Набоков лишний раз дает понять, что женитьба обрекает Лужина мукам, наподобие адовых, словно бы отсылая к произведению, содержащему эпохальное изображение этих самых мук: книжный шкаф в кабинете увенчан «плечистым, востролицым Данте в купальном шлеме» [47, 101]. Ироническое упоминание головного убора, в котором обычно изображают поэта, можно истолковать таким образом, что Набоков будто призывает читателя не принимать эту деталь слишком всерьез. Но это не так. Даже если читатель скользнет мимо данного уподобления в этом месте, оно повторится еще раз, когда Лужин, тщетно пытаясь как-то развлечь маленького сына женщины, приехавшей из Советского Союза, упоминает «автора одной божественной комедии» [47, 127] и указывает на бюст Данте. В таком контексте самоубийство Лужина, как и способ его, кажутся не актом безумца, а скорее попыткой вырваться из царства зла, освободив душу от телесной оболочки.
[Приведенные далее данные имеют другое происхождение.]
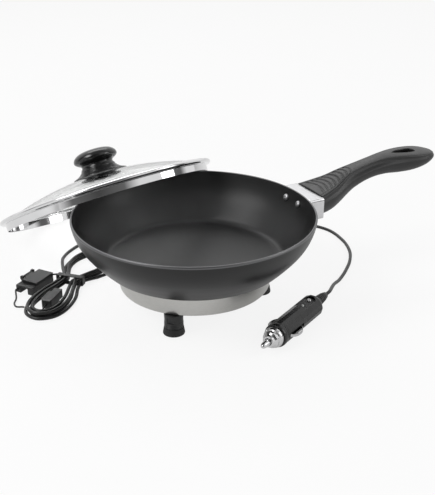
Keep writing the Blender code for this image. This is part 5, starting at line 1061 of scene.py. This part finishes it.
collar = spun("plug_collar_ring", filleted((
    (COLLAR_BORE, 0.0923), (COLLAR_R * 0.983, 0.0923), (COLLAR_R, 0.0940), (COLLAR_R, 0.0962),
    (COLLAR_R * 0.966, 0.0980), (COLLAR_BORE, 0.0980)), 0.0006, 4), 64, [PLUG_PLASTIC], plug_at)
set_down(collar, "plug_collar")
NOSE_R = 0.0100
NOSE_FROM = 0.0983
NOSE_LENGTH = 0.0122
nose_steps = np.array(((0.98, 0.0), (1.0, 0.06), (1.0, 0.221), (0.94, 0.385), (0.80, 0.434),
                       (0.82, 0.648), (0.62, 0.795), (0.56, 1.0)))
nose_outline = nose_steps * (NOSE_R, NOSE_LENGTH) + (0.0, NOSE_FROM)
nose = spun("plug_nose", filleted(np.vstack([
    nose_outline, ((0.0035, 0.1105), (0.0035, 0.1092), (0.0056, 0.1092), (0.0056, NOSE_FROM))]),
    0.0005, 4), 72, [PLATED], plug_at)
set_down(nose, "plug_nose_ring")
tip_line = np.vstack([
    ((0.0, 0.1004), (0.0046, 0.1004), (0.0050, 0.1008), (0.0050, 0.1016), (0.0046, 0.1020),
     (0.0030, 0.1022), (0.0030, 0.1170)),
    smooth_curve(((0.0029, 0.1175), (0.0026, 0.1187), (0.0020, 0.1199), (0.0012, 0.1208),
                  (0.0003, 0.1212)), 14),
    ((0.0, 0.1212),)])
tip = spun("plug_tip_pin", tip_line, 48, [PLATED], plug_at)
set_down(tip, "plug_tip", "tip")

# Screw and pilot lamp in the plug's sunk panel.
keeps(SCREW_STEEL, "plug_screw")
keeps(speckled("lamp_lens", (0.60, 0.62, 0.60), (0.76, 0.78, 0.76),
               500.0, 2.0, 0.10, 0.06, 0.00002, 0.3), "plug_lamp")

# Inner parts: bracket, screws, cover, heating disc, fibre board and ceramic terminal block,
# which show only from below or when the cooker is opened.
PLATE_STEEL = wiped_metal("plated_sheet", (0.34, 0.34, 0.345), (0.50, 0.50, 0.505), 0.30)
keeps(PLATE_STEEL, "handle_bracket", "base_cover", "clamp_plate", "centre_spacer", "thermostat")
keeps(SCREW_STEEL, "handle_screw", "centre_screw", "terminal_screw_a", "terminal_screw_b",
      "foot_screw_a", "foot_screw_b", "foot_screw_c")
f = Finish("fibre_board")
felt = f.noise(1400.0, 4.0)
cloud = f.noise(60.0, 3.0)
f.surface(Base_Color=f.mix(felt * 0.6 + cloud * 0.4, (0.44, 0.40, 0.31), (0.66, 0.61, 0.50)),
          Roughness=felt * 0.10 + 0.82, Normal=f.bump(felt, 0.00015, 0.7))
keeps(f.material, "insulation_board")
keeps(speckled("glazed_ceramic", (0.74, 0.71, 0.63), (0.82, 0.80, 0.74),
               220.0, 3.0, 0.16, 0.10, 0.00004, 0.4), "terminal_block")
f = Finish("heater_sheath")
scale = f.noise(500.0, 4.0)
tint = f.noise(40.0, 3.0)
f.surface(Base_Color=f.mix(scale * 0.5 + tint * 0.5, (0.16, 0.13, 0.11), (0.34, 0.30, 0.26)),
          Metallic=0.9, Roughness=scale * 0.20 + 0.38, Normal=f.bump(scale, 0.00004, 0.5))
keeps(f.material, "heating_element")
keeps(speckled("glass_sleeving", (0.56, 0.55, 0.50), (0.72, 0.71, 0.66),
               2600.0, 2.0, 0.70, 0.10, 0.00008, 0.6),
      "element_lead_a", "element_lead_b", "thermostat_lead")


# Floor and light: a pale table in a white room, a large soft light over the left shoulder,
# a long one on the right, and a darker room behind the camera for the metal to mirror.
f = Finish("pale_floor")
soft = f.noise(9.0, 2.0)
diffuse = f.node("BsdfDiffuse", None, Color=f.mix(soft, (0.90, 0.90, 0.90), (0.93, 0.93, 0.93)))
white = f.node("Emission", None, Color=(1.0, 1.0, 1.0), Strength=1.0)
rays = f.tree.nodes.new("ShaderNodeLightPath")
seen = Socket(f, rays.outputs["Is Camera Ray"])
mirrored = Socket(f, rays.outputs["Is Glossy Ray"])
through = Socket(f, rays.outputs["Is Transmission Ray"])
share = seen * 0.86 + mirrored * 0.30 + through * 0.86
f.plug(f.output.inputs[0], f.node("MixShader", None, share, diffuse, white))
FLOOR_REACH = 6.0
corners = np.array(((-1, -1), (1, -1), (1, 1), (-1, 1))) * FLOOR_REACH
floor_mesh = bpy.data.meshes.new("floor")
floor_mesh.from_pydata(np.c_[corners, np.full(4, STAND - 0.0001)].tolist(), [], [(0, 1, 2, 3)])
floor = bpy.data.objects.new("floor", floor_mesh)
floor_mesh.materials.append(f.material)
bpy.context.scene.collection.objects.link(floor)

world = bpy.data.worlds.new("room")
bpy.context.scene.world = world
world.use_nodes = True
world.node_tree.nodes.clear()


class Room(Finish):
    """The same node helpers on the world's tree."""

    def __init__(self, tree):
        self.tree = tree
        self.output = tree.nodes.new("ShaderNodeOutputWorld")


room = Room(world.node_tree)
way_x, way_y, way_z = room.axes(room.node("TexCoord", out="Generated"))
bearing = room.node("Math", {"operation": "ARCTAN2"}, way_y, way_x) / (2.0 * pi) + 0.5
flags = room.node("ValToRGB", {"stops": (
    (0.0, 0.75), (0.05, 0.85), (0.09, 0.16), (0.17, 0.07), (0.25, 0.16), (0.30, 0.90),
    (0.40, 0.95), (0.43, 0.14), (0.455, 0.14), (0.48, 0.92), (0.60, 1.0), (0.80, 1.0),
    (0.875, 0.95), (0.90, 0.12), (0.925, 0.12), (0.95, 0.92), (1.0, 0.75),
)}, Fac=bearing)
walls = room.mix(way_z.between(0.80, 0.97), flags, (0.42, 0.42, 0.42))
paths = room.tree.nodes.new("ShaderNodeLightPath")
seen = Socket(room, paths.outputs["Is Camera Ray"])
through = Socket(room, paths.outputs["Is Transmission Ray"])
mirrored = Socket(room, paths.outputs["Is Glossy Ray"])
shade = room.mix(mirrored, (0.46, 0.46, 0.46), walls)
shade = room.mix(seen + through, shade, (1.0, 1.0, 1.0))
room.plug(room.output.inputs[0], room.node("Background", None, Color=shade, Strength=1.0))


def soft_light(name, place, aim, width, height, power):
    """A rectangular light pointed at a place."""
    lamp = bpy.data.lights.new(name, "AREA")
    lamp.shape = "RECTANGLE"
    lamp.size = width
    lamp.size_y = height
    lamp.energy = power
    ob = bpy.data.objects.new(name, lamp)
    bpy.context.scene.collection.objects.link(ob)
    ob.location = place
    ob.rotation_mode = "QUATERNION"
    ob.rotation_quaternion = (Vector(aim) - Vector(place)).to_track_quat("-Z", "Y")
    return ob


middle = (0.05, 0.04, 0.0)
soft_light("key", (-1.10, 0.10, 1.15), middle, 0.8, 0.6, 10.0)
soft_light("side", (1.25, -0.80, 0.75), middle, 0.5, 1.0, 5.0)
soft_light("back", (0.35, 1.30, 1.20), middle, 1.4, 0.4, 5.0)

scene = bpy.context.scene
scene.view_settings.view_transform = "Standard"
Усилия жены Лужина, хоть и безуспешные, заставить его бросить шахматы, устанавливают связь между игрой и жилищем, ибо именно здесь, дома, проявляет она наибольшую активность. Но может быть, в романе содержится хотя бы намек на то, что зло как-то связано с самой шахматной страстью Лужина? Есть одна важная деталь, убеждающая, что ничего в этом роде нет, и искать не надо (тут же, попутно, становится видно, сколь прочно, подобно атомам в решетке, связаны элементы повествовательной ткани романа). Имеется в виду сходство в описании Турати и бюста Данте. Турати тоже широкоплеч, и хотя он, разумеется, не носит купального шлема, голова его покрыта чем-то весьма похожим: у него «коротко остриженные волосы казались плотно надетыми на голову и мыском находили на лоб» [47, 71]. Отличие этой параллели с Данте от очевидных указаний на «Божественную комедию» и ее автора в связи с лужинским жилищем заключается в том, что в данном случае превосходный шахматист неявно удостаивается чести внешнего сходства с гением литературы. Можно, таким образом, предположить, что Набоков хочет поднять героя на уровень Данте, а поскольку Лужин ничуть не уступает в мастерстве Турати («никто не мог найти ключ к бесспорной победе» [47, 89] в отложенной партии), остается лишь еще раз повторить, что и он принадлежит тому же кругу вдохновенных художников. Если вспомнить, что Данте был не только автором, но и героем своего эпического странствия, то разнообразные роли, которые назначены ему в «Защите Лужина», покажутся вполне естественными.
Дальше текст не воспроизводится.